McKiernan will be on hand for the Eureka Theater screening Saturday. The local screening was put together and publicized by a group of Humboldt County residents, McKiernan said.

“One of the key organizers is Lonyx Landry, an administrator at HSU who wanted the film to cap Indigenous Week celebrations at HSU,” McKiernan said.

In an email interview with the Times-Standard, Landry said: “I have performed many collaborative activities with Willard — namely native science camps at his place, Ah Pah Traditional Village, where we connect the dots on advocacy, social justice and indigenous management practices in the development of today’s native scientists.”

He added: “My mother, Donna Landry-Rehling, and I answered the call to assist Willard in finding a venue and to assist with a bit of marketing for the film Willard is involved with. From my mother, councilwoman of the Nor Rel Muk Wintu Nation, I am Nor Rel Muk Wintu. We have family that are citizens of the Yurok Tribe and the Hoopa Valley Tribe, however, we are Nor Rel Muk Wintu (currently a federally unacknowledged tribe within the Klamath River Basin).”

Landry is pleased the film is coming to Humboldt County. “The struggles for environmental and social justice are still just as relevant now as they were in the 1970s when the second Wounded Knee and Klamath River fishing rights clashes occurred. This film helps to connect the dots of on-going struggles,” he said.

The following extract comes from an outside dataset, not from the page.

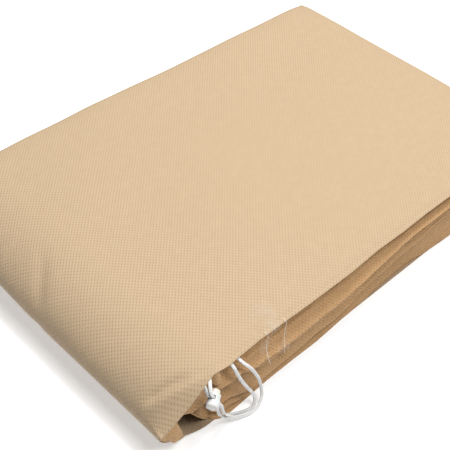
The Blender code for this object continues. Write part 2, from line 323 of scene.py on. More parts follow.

Jerry Rohde, a past president of the Humboldt County Historical Society and an author and historian, notes that people in Humboldt County are “gradually learning the story of the Indian genocide that occurred here in the 1850s and 1860s, but there is little awareness of what has happened to local Indians since that time.”

Carlson’s story, he said, “tells us much about the lives of Humboldt County Indians in recent times, and it also shows the connection that local Indians have with oppressed Native Americans elsewhere.”